I got a really good tape on this subject called, "The Truth, by Father Larry Richards. This is produced by The Reason for Our Hope Foundation.

The Reason For Our Hope Foundation

I found this tape to really, really good! Father Larry Richards is an amazing and inspirational speaker.

How do you develop a personal relationship with Jesus Christ? (Answer is influenced by above cd)

My answer would be:
  1. Pray and receive God in the Eucharist.
  2. Allow God to love you by embracing your true identity. You are truly child of God, and God is your Father.
  3. Love others as God loves you. Go out and proclaim the Good News and live out the Gospel message in a life of charity and love.
    4). Allow Christ to grow within you, that is, allow Christ to use you as an instrument of doing the Will of the Father.
  4. Salvation is through embracing the cross.
That would be my answer.

God Bless!
 
I’d like to point out that the Apostles really had a personal relation with our Lord. But they didn’t really “get it” until after Pentecost ie: birth of the Church.

How are we suppose to get to “know” an omnipotent all knowing God? Well in the Old testament it was through the Prophets, and a burning bush or the like here and there.
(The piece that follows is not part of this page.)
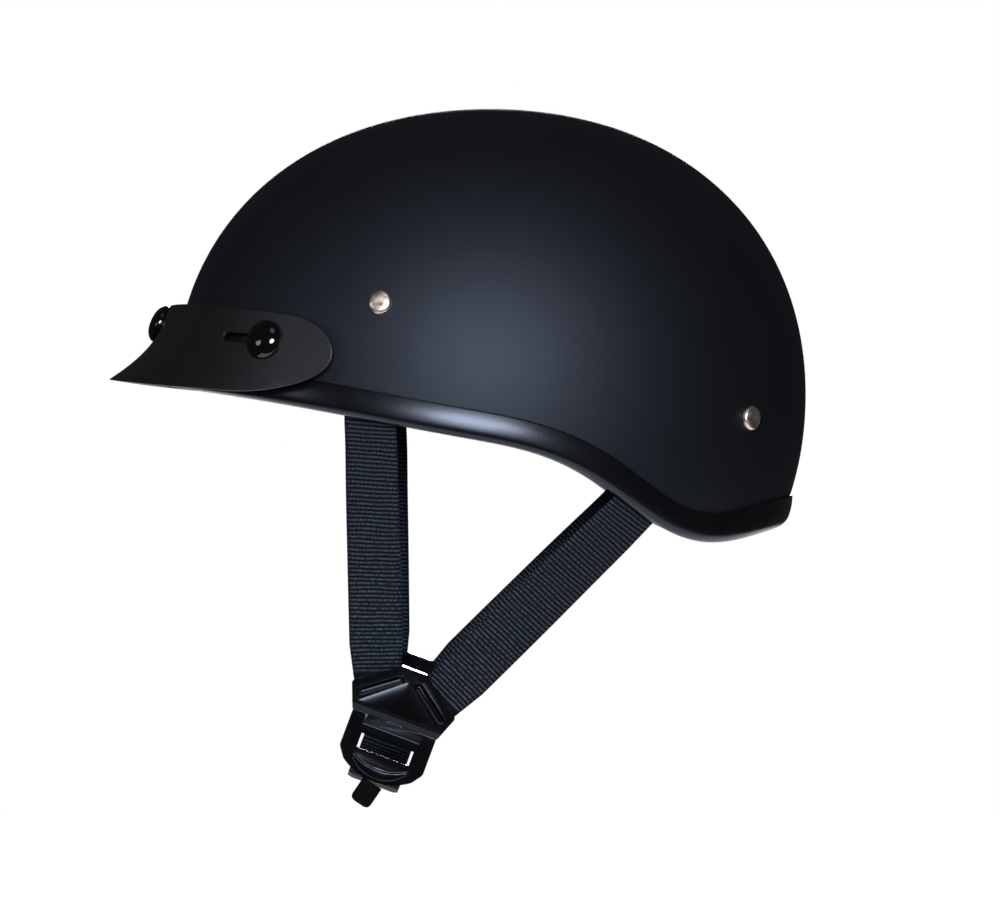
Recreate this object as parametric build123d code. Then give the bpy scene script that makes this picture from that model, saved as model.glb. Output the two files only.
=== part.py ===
from build123d import *
import os
from math import cos, sin, radians, degrees, sqrt

# Half shell motorcycle helmet, in millimetres.
# X runs to the wearer's left, Y to the back, Z up.
# The origin is the middle of the dome at its widest line, level with the wearer's brow.

# Dome of the shell
shell_half_width = 107
shell_half_length = 134
crown_height = 121
lower_depth = 125
dome_fullness_share = 0.598      # handle length of the profile curve; 0.552 would be an ellipse
shell_wall = 3
overrun = 20                     # how far every cutter runs past what it cuts
soft_gap = 0.3                   # between soft pieces and their neighbours
face_gap = 0.02                  # between rigid faces that lie on each other

# Lower edge, seen from the side, as shares of half the length and of the lower depth
rim_shares = [
    (-1.045, 0.035), (-0.739, -0.014), (-0.440, -0.073), (-0.067, -0.147), (0.190, -0.215),
    (0.332, -0.292), (0.515, -0.433), (0.672, -0.488), (0.896, -0.448), (1.082, -0.412),
]
rim_stations = 24

# Rubber edge trim, a U that grips the shell's edge
trim_height = 11
trim_inner_height = 8
trim_stand = 2.4
trim_inner_wall = 1.3
trim_web = 2

# Foam liner and comfort pads
foam_thickness = 15
foam_above_trim = 1
pad_thickness = 5
pad_above_rim = 2
pad_split = 2.4
crown_pad_level = 66
pad_split_angle = 40
skirt_thickness = 2.3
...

For my money the best way of getting to know him is through Sacred Tradition along with Sacred Scripture.
Actually, the Apostles got it after seeing the resurrected Jesus, but they did not have the Holy Spirit, who gave the relationship with God that was necessary for them to go out and preach to a hostile world.

We on the other hand, received the Holy Spirit at Baptism. We have the Holy Spirit dwelling within us here and now, who draws us toward a relationship with him. The relationship is one of love and has been defined as a spiritual marriage, by prophets and saints.